Final Amendments – in the Finance Act 2020
Insertion of clause (1A) to Section 6 “(1A) Notwithstanding anything contained in clause (1), an individual, being acitizen of India, having total income, other than the income from foreign sources, exceeding fifteen lakh rupees during the previous year shall be deemed to be resident in India in that previous year, if he is not liable to tax in any other country or territory by reason of his domicile or residence or any other criteria of similar nature; |
Amendment in Section 6(6) – Related to above (6) A person is said to be "not ordinarily resident" in India in any previous year if such person is— |
Analysis of above amendments
1. The new clause (1A) has been inserted to Section 6 to specifically override Clause (1) of Section 6. As we all know, Section 6(1) is the basic section which determines the residential status of an Individual based on the number of days stayed in India for different categories of Individuals.
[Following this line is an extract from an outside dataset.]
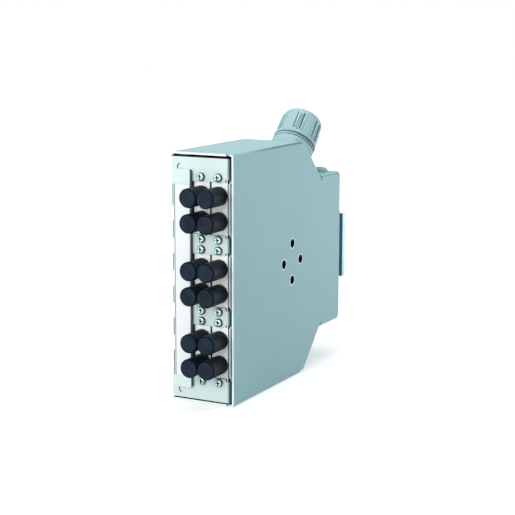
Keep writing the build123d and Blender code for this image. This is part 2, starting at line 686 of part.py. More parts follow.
def seal_shelf():
    """Inner shelf of the body that the rubber seal rests on."""
    hex_top, ring_top, neck_top, nut_low = gland_levels()
    shelf_top = neck_top - THRUST_RING_HEIGHT / 2 - SEAL_LENGTH
    return tube(GLAND_BORE, THRUST_RING_HOLE, shelf_top - SHELF_THICK, shelf_top)


def make_gland_seal():
    hex_top, ring_top, neck_top, nut_low = gland_levels()
    high = neck_top - THRUST_RING_HEIGHT / 2
    return tube(GLAND_BORE - SEAL_CLEARANCE, SEAL_HOLE, high - SEAL_LENGTH, high)


def make_thrust_ring():
    """Plastic ring between the nut and the rubber seal."""
    hex_top, ring_top, neck_top, nut_low = gland_levels()
    low = neck_top - THRUST_RING_HEIGHT / 2
    return tube(GLAND_BORE - SEAL_CLEARANCE, THRUST_RING_HOLE, low, low + THRUST_RING_HEIGHT)


def make_gland_nut():
    """Dome nut with pairs of ribs around it and a pit at the foot of each pair."""
    hex_top, ring_top, neck_top, nut_low = gland_levels()
    top = nut_low + NUT_LENGTH
    bore = THREAD_RADIUS + THREAD_CLEARANCE
    inner_top = neck_top + THRUST_RING_HEIGHT / 2
    rim_top = nut_low + NUT_RIM_HEIGHT
    shoulder_in = NUT_TOP_RADIUS - NUT_SHOULDER * (1 - sin(pi / 4))
    shoulder_up = top - NUT_SHOULDER * (1 - cos(pi / 4))
    outline = [
        Polyline((NUT_TOP_RADIUS - NUT_SHOULDER, top), (NUT_HOLE + NUT_MOUTH, top),
                 (NUT_HOLE, top - NUT_MOUTH), (NUT_HOLE, inner_top), (bore, inner_top), (bore, nut_low),
                 (NUT_RIM_RADIUS - NUT_EDGE, nut_low), (NUT_RIM_RADIUS, nut_low + NUT_EDGE),
                 (NUT_RIM_RADIUS, rim_top - NUT_EDGE), (NUT_RADIUS, rim_top),
                 (NUT_TOP_RADIUS, top - NUT_SHOULDER)),
        ThreePointArc((NUT_TOP_RADIUS, top - NUT_SHOULDER), (shoulder_in, shoulder_up),
                      (NUT_TOP_RADIUS - NUT_SHOULDER, top)),
    ]
    nut = revolve(Plane.XZ * make_face(Curve() + outline), Axis.Z)
    for turn in range(RIB_PAIRS):
        middle = RIB_TURN + turn * 360 / RIB_PAIRS
        for side in (1, -1):
            nut += Rot(0, 0, middle + side * RIB_SPREAD / 2) * nut_rib(nut_low, top)
        pit = Pos(NUT_RADIUS, 0, nut_low + PIT_HEIGHT) * Rot(0, 90, 0) * Cylinder(PIT_RADIUS, 2 * PIT_DEPTH)
        nut -= Rot(0, 0, middle) * pit
    return nut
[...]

2. Thus, technically an Indian Citizen who is Resident as per Section 6(1) but if he is not liable to tax in any other country or territory by reason of his domicile or residence or any other criteria of similar nature, then now he will be FIRSTcovered by the provisions of Section 6(1A)as same would have an upper hand in terms of Notwithstanding provisions. All such Indian Citizen would now be considered as ‘Deemed Resident’ under clause (1A) irrespective of number of days stayed in India.
3. Interestingly, as per the amendment by the Finance Act 2020, deemed resident as per Section 6(1A) i.e. stateless person has further been categorized as “Not Ordinary Resident”. This amendment was aimed to exempt the Bonafide Indian working abroad but seems to result into unintended implications, as discussed hereunder.
4. As we all now that by virtue of proviso to Section 5(1), “Not Ordinary Resident” is not liable to Tax on his Income that accrues or arises outside India unless same is derived from business controlled in or profession set up in India.Thus, technically ‘Not Ordinary Resident’ are not liable to tax in respect of their Global Income in India.
Impact of above Amendments –
1. The underlying legislative intention was to Tax the stateless Indian Citizen by deemed them to be resident of India.
2. But the language used in the newly inserted Section 6(1A) –
a. Covers cases of all Indian Citizens,
b. His Income other than the income from foreign sources, Exceeds fifteen lakh rupees during the previous year,
c. Who are not liable to tax in any other country or territory by reason of his domicile or residence or any other criteria of similar nature
d. Overrides number of days criteria as per Section 6(1)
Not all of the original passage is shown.